POSH
How Grooming Actually Works Step by Step
Grooming is not usually one obvious moment.
It is a pattern that builds through trust, attention, secrecy, pressure, and control.
Use this page to understand the pattern:
If you can see the steps, you can interrupt the process earlier.
Core education page
FRIENDLY → PRIVATE → SECRET → PRESSURED
Online grooming often starts with normal-looking contact. The danger grows when the relationship becomes private, emotionally important, secretive, or pressured.
The child may not recognise it as grooming.
They may feel chosen, understood, trusted, wanted, or special.
The grooming pattern in one line
They gain access.
They build trust.
They create secrecy.
They test boundaries.
They apply pressure.
Grooming is a process — not a single message
The step-by-step pathway
1. Access
↓
2. Attention
↓
3. Trust
↓
4. Privacy
↓
5. Secrecy
↓
6. Boundary testing
↓
7. Pressure or control
The earlier the process is recognised, the easier it is to stop.
Step 1: Access
The first step is getting access to the child. This may happen through a game, app, comment section, livestream, friend request, server, group chat, or private message.
- Roblox friend requests
- Gaming voice chat
- YouTube comments or livestreams
- TikTok follows, comments, or lives
- Instagram likes, story replies, or DMs
- Discord servers or private messages
- Snapchat adds or group chats
The first contact may look harmless. The pathway matters.
Step 2: Attention
The person starts giving attention that makes the child feel noticed, important, mature, talented, funny, attractive, or understood.
- “You’re different.”
- “You’re mature for your age.”
- “You’re my favourite.”
- “You’re better than the others.”
- “I like talking to you.”
Attention can feel like kindness before it becomes control.
Step 3: Trust
Trust builds when the child starts relying on the person emotionally, socially, or through gifts, advice, shared secrets, or daily contact.

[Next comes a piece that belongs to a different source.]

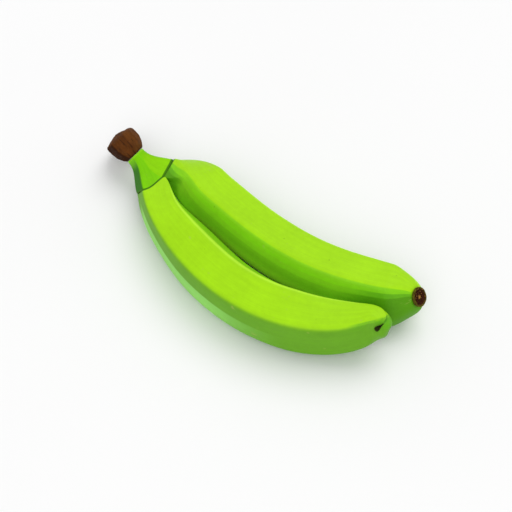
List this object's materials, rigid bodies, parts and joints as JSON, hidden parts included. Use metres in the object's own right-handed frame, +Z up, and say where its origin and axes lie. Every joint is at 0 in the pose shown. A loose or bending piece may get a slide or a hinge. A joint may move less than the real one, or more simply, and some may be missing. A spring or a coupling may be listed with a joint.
{
  "type": "bunch of green bananas",
  "caption": "Small bunch of unripe green bananas joined at one crown with a dried cut stem, lying on its side.",
  "frame": {"origin": "on the surface that the bunch lies on, under the middle of its box", "axes": "+X runs along the bunch from the dried stem towards the tips, +Y is the hollow side of the curve, +Z is up"},
  "size_m": [0.2394, 0.0944, 0.0345],
  "materials": {
    "green_skin": "unripe banana skin, bright yellow-green, waxy and half matt, smooth with soft ridges",
    "crown_skin": "green skin of the crown and its stalks, slightly darker and more fibrous than the bananas",
    "dried_stem": "dried brown cut end of the stem, matt and fibrous",
    "dried_blossom": "dried blossom mark, very dark brown, matt and crumbly"
  },
  "bodies": {
    "root": {"crown": "crown_skin", "cut_stub": "dried_stem", "front_banana": "green_skin", "back_banana": "green_skin", "front_blossom_scar": "dried_blossom", "back_blossom_scar": "dried_blossom"}
  },
  "joints": []
}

- The person listens when the child feels lonely or misunderstood.
- They become part of the child’s routine.
- They offer help, rewards, gifts, Robux, skins, or support.
- They create an “us against everyone else” feeling.
- The child begins defending the person from normal questions.
Trust is the bridge that makes later pressure harder for the child to resist.
Step 4: Privacy
The conversation moves into more private spaces where parents, moderators, or peers are less likely to see what is happening.
- Public game chat moves to private messages.
- YouTube comments move to Discord.
- TikTok live chat moves to Snapchat.
- Instagram DMs move to disappearing messages.
- Gaming voice chat moves to private party chat.
Public to private is one of the most important warning shifts.
Step 5: Secrecy
The person starts separating the child from safe adults by making secrecy feel normal, necessary, or protective.
- “Don’t tell your parents.”
- “They wouldn’t understand.”
- “You’ll get in trouble.”
- “This is just between us.”
- “If you tell anyone, everything will be ruined.”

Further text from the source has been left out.